Nov. 13 is also the end of the 30-day grace period for a $42.5 million coupon payment that was due on Oct. 14. Non-payment would push Zambia into default on its Eurobonds.
A person familiar with the thinking of the Zambia External Bondholder Committee -- a large group of creditors holding more than 40% across all Zambia’s bonds and a blocking stake in each issue -- said they were likely to reject the government’s plan.
“This time round, instead of taking no action, they will in all likelihood be obliged to vote against it as Nov. 13 is the cut-off for the grace period,” the source said.
“You can’t realistically begin a constructive and open dialogue while someone is holding a gun to your head.”
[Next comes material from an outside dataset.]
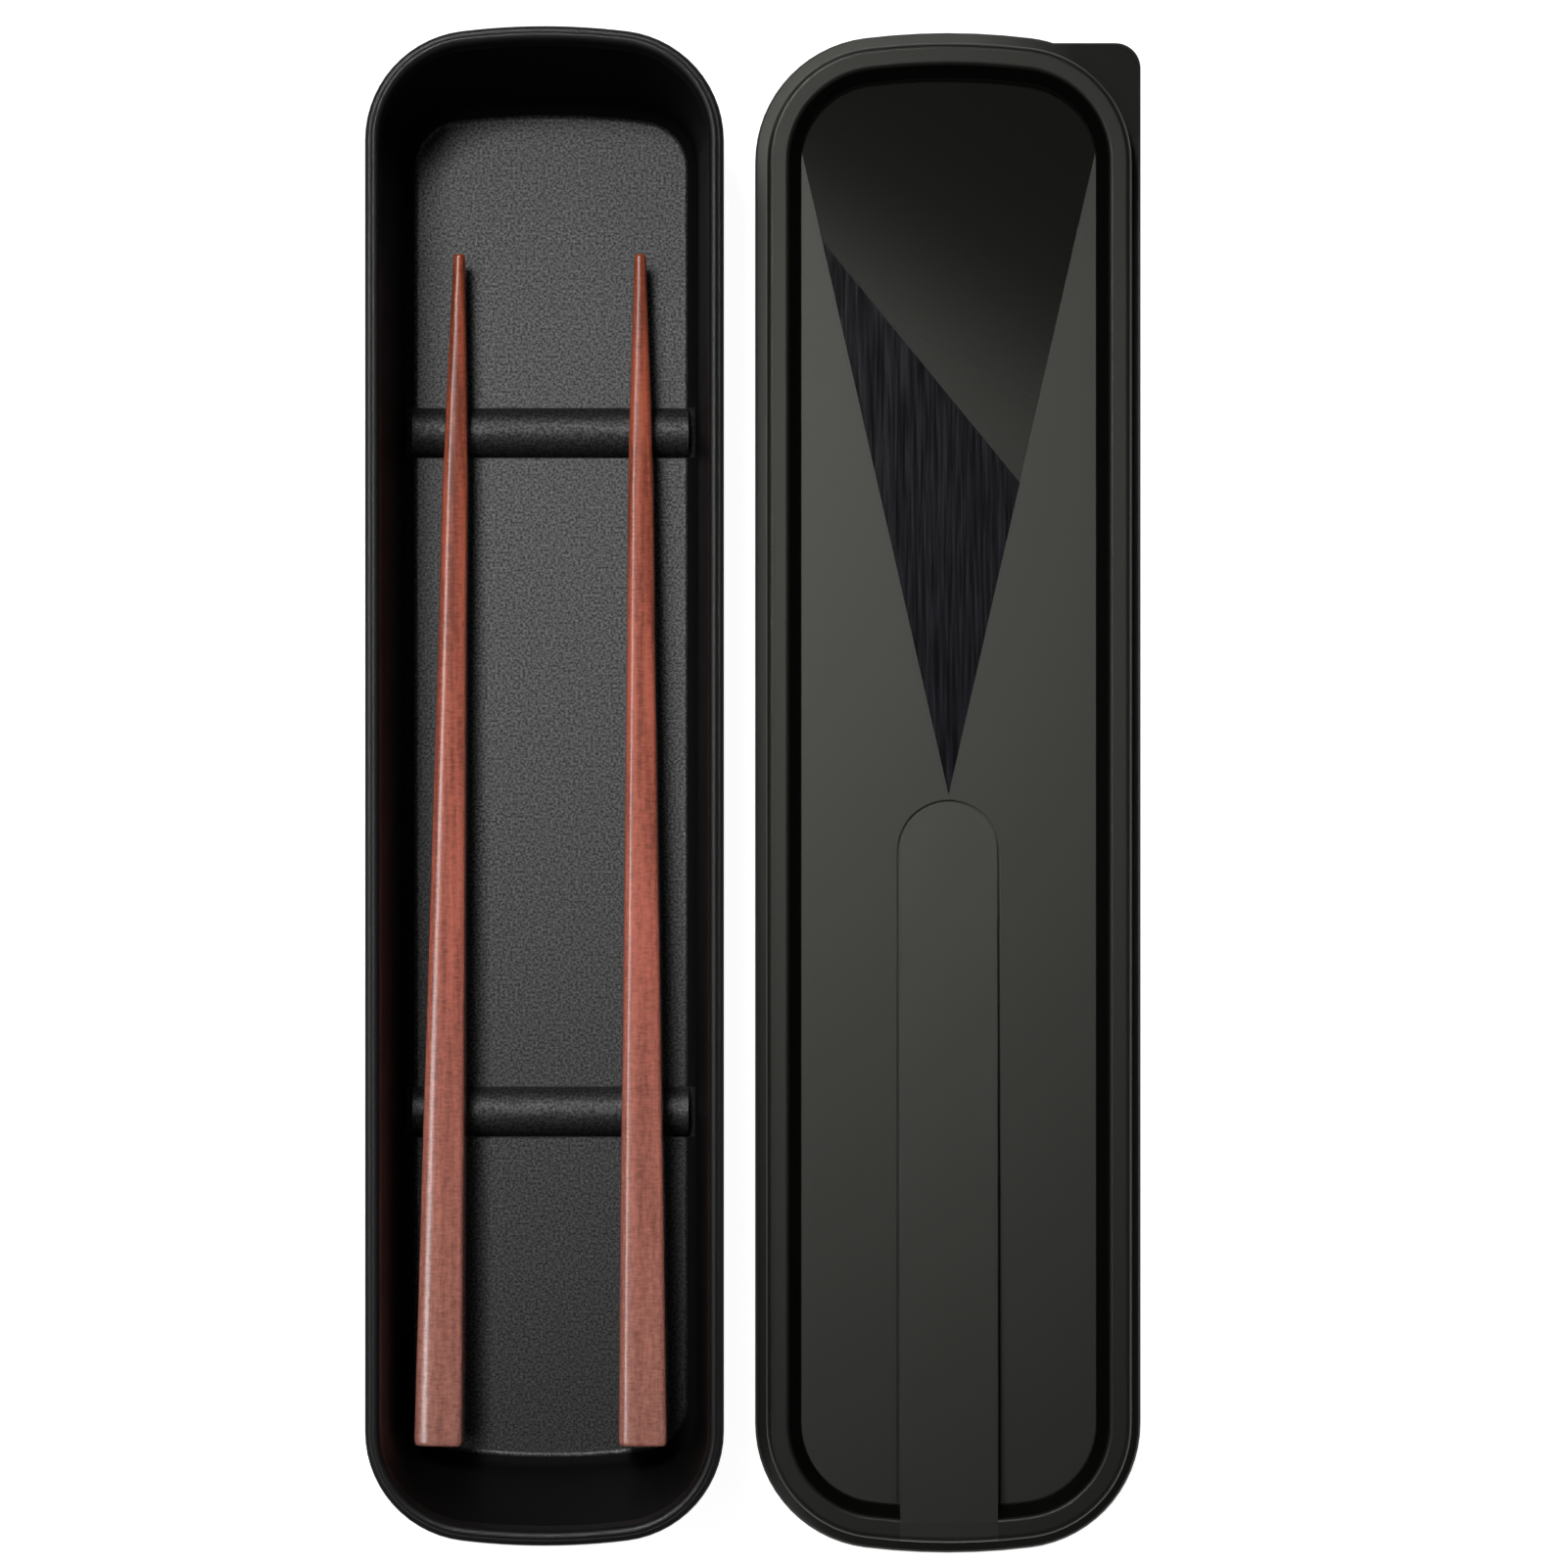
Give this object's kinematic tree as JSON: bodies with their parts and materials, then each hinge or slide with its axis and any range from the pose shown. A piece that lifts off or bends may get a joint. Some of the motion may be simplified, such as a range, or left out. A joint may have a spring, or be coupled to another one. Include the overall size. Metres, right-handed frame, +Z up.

The group could already have killed off the process but had chosen to give Zambia more time, the source added.
Zambia’s government declined to comment.
It still has the option of paying the coupon to avoid default, with its next coupon payment not due until January.
CREDIBLE PLAN NEEDED
Creditors said the government had not contacted them ahead of launching the consent solicitation and had so far not presented a convincing plan to make its debt sustainable.
“We need transparency, engagement and a credible programme,” said Polina Kurdyavko, head of emerging markets at BlueBay Asset Management, adding she would be surprised if investors consented without having those pieces of information.
“There has to be a credible plan that the debt can be sustained, which we don’t have at the moment.”
Zambia’s debt-to-GDP ratio is expected to top 100% this year, having ballooned from just over 30% in 2014. Its external public debt burden is some $12 billion, with $3.5 billion of bilateral debt, $2.9 billion of other commercial debt and $2.1 billion owed to multilaterals as well as the $3 billion of Eurobonds. It owes about $3 billion to China. Creditors said a lack of progress in talks with the International Monetary Fund was disheartening while a deal to defer debt repayments due in October on a China Development Bank loan lacked detail such as size or terms.
“The Zambians offer us basically two options: either we don’t pay you now or we don’t pay you later,” said another creditor, who had already voted to reject the proposal.
Zambia’s dollar bonds are currently trading at 43-45 percent of face value, according to Tradeweb data.